Michael Porcelain
Analyst · Northland Capital.
Yes. I would say, first, the -- right now, given that it's so early in the fiscal year, I would say, I have more comfort to tell you to think about it, consolidated EBITDA margin being in the 13.7% range. That I would say is probably the best way at the moment to look at it. But taking a step back, we do have pretty good pipeline and backlog into our government segment. And so when you look at the 7.7% we achieved in fiscal 2018 in terms of EBITDA as a percentage of sales, I do expect that number to increase. So 7.7%, I think, we're going to do better. I'd love to hit 10% in 2019. That was the goal that we set for ourselves. Can I get there? I'm not sure. So if we hit 9%, 10%, 10%, 11%, whatever we do, the rest will fall into the commercial side in the unallocated column.

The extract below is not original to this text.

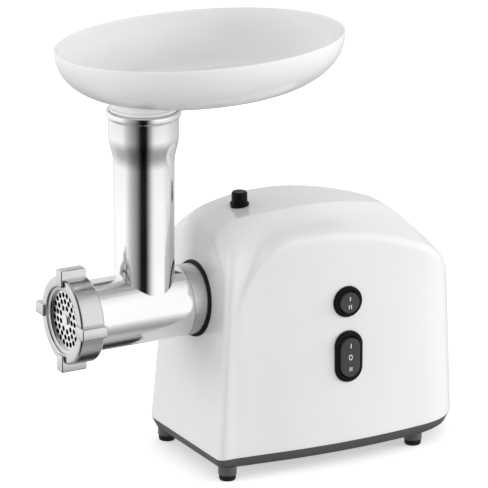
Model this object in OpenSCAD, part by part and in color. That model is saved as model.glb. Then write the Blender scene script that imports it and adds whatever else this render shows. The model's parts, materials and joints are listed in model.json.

Speaking directly on the commercial side, we did achieve 19.7% adjusted EBITDA margins for the year, which was better than what we thought. It was an improvement than what we did year-over-year. If you go back to 2017, we did, I think, around 18%. So we did improvement. We are expecting 2019 to be another year of investment in, what I call, the HEIGHTS products. We're seeding the market. We're seeing growth. We want to build this total addressable market as fast as we can. We believe, we have the best product on the marketplace and so we're going to do anything we can to get the market share and do what we need to do to build this market for the long term. So we made a comment in our call, our HEIGHTS products do have, today, lower gross margins than our traditional products. So we will see some gross margin pressure, if you will, to use that phrase, in our Commercial segment. And that will impact the margins. Can we beat the 19.7%? We did in '18, I'd say, it's going to be tough at the moment to do that. But we need to see how the year plays out and the actual contracts that we get in.